// computers › Interval & Divide-and-Conquer

Binary Search

Sort first, then find an item fast by repeatedly halving the search range.

sort the data; then mid = (low + high) // 2; keep the half that can hold the target.

Frequently asked questions

Is this the 'higher or lower' number-guessing game?

Yes - it is precisely that game. A friend picks a number from 1 to 100 and only says 'higher' or 'lower'. You guess 50, then 75, then 62, and each answer halves what is left. You always win in about seven guesses because halving 100 seven times gets you to one. Binary search is the same idea on sorted data: each comparison throws away half the remaining items, giving its O(log n) speed.

Why does binary search need the data to be sorted first?

Binary search works by deciding which HALF of the data to throw away at each step, and that decision relies on order: if the middle item is too small, everything to its left must also be too small. On unsorted data that guarantee disappears, so the discarded half might still contain the target. If your data isn't sorted you either sort it once (worthwhile if you'll search many times) or fall back to linear search.

How can a million items really be searched in about 20 steps?

Each comparison halves what's left: 1,000,000 then 500,000 then 250,000 and so on. The number of halvings needed is log base 2 of the size, and log2 of a million is roughly 20. That's the whole point of O(log n) - doubling the data adds just one extra step, so even a billion items need only about 30 comparisons.

What is the famous 'mid = (low + high) / 2' overflow bug?

For decades many textbook implementations computed the midpoint as (low + high) / 2. On very large arrays low + high can exceed the maximum integer a machine word can hold, wrapping around to a negative number and crashing or misbehaving. The safe form is low + (high - low) / 2, which never overflows. A famous 2006 post by Joshua Bloch revealed this bug had lived in widely used libraries for years.

Where do real systems use binary search beyond simple lookups?

It powers 'git bisect', which finds the exact commit that introduced a bug by halving a range of commits. Databases use it inside index pages. It underlies 'binary search on the answer' - a problem-solving technique where you guess a numeric answer and halve the guess range based on whether the guess was too high or low, used in scheduling, capacity planning, and competitive programming.

When is binary search actually the wrong choice?

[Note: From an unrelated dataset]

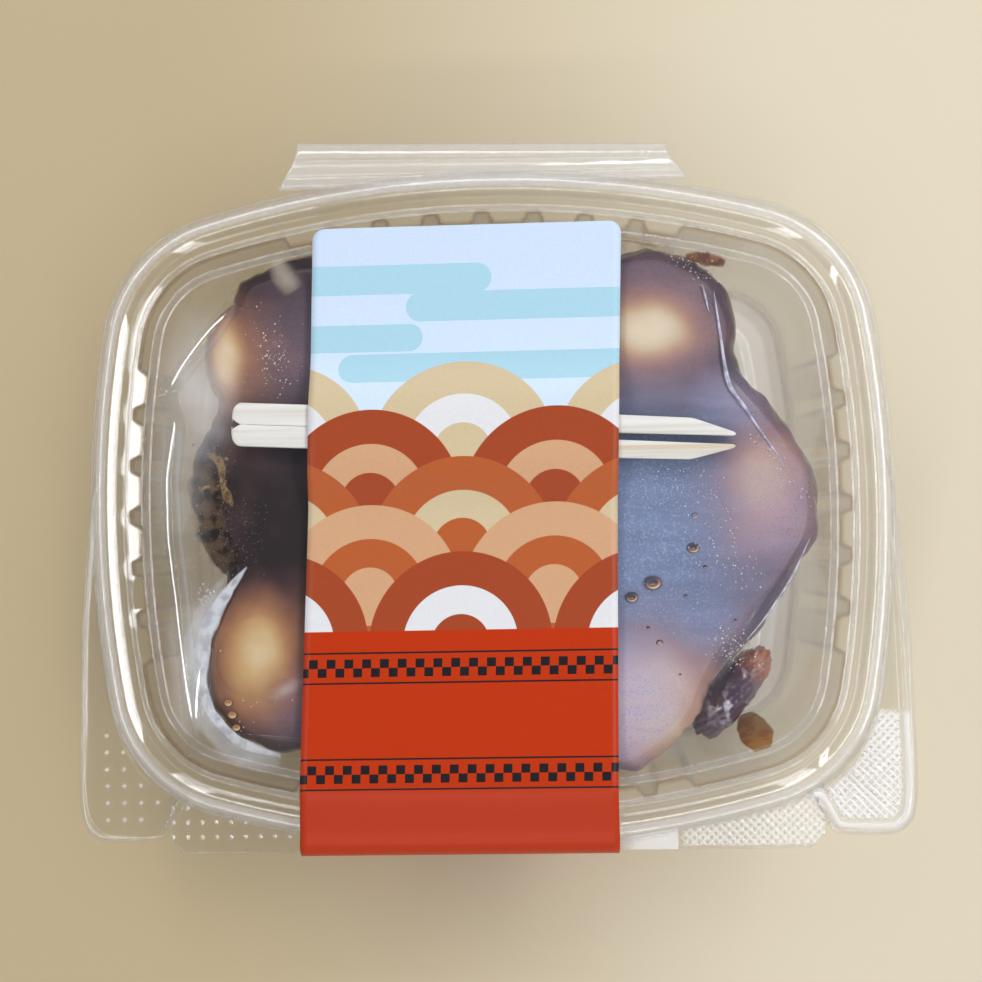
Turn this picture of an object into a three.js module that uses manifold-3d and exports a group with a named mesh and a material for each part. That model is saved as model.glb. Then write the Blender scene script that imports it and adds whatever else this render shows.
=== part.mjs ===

When the data changes constantly: keeping an array sorted after every insertion is expensive, so a balanced tree or hash table is usually better. It's also overkill for very small lists, where plain linear search is simpler and the speed difference is invisible. And it can't be used directly on linked lists, because jumping to the middle element isn't a cheap operation there.

What data structure is binary search built on?

A SORTED ARRAY - one of the most fundamental data structures in computer science. An array stores items in a contiguous block of memory, so any element can be read instantly from its index (this is called random access, and it's O(1)). Binary search leans entirely on two properties of that structure: instant access to the middle element, and the items being in sorted order. The sorted order is what guarantees that if the middle is too small, the whole left half can be discarded. Take away either property and the algorithm fails - which is why it can't run on an unsorted array or directly on a linked list (where reaching the middle isn't cheap). It's a clear illustration of a general principle: each search algorithm is really defined by the data structure underneath it. Binary search needs a sorted array; hash search needs a hash table; HNSW needs a graph.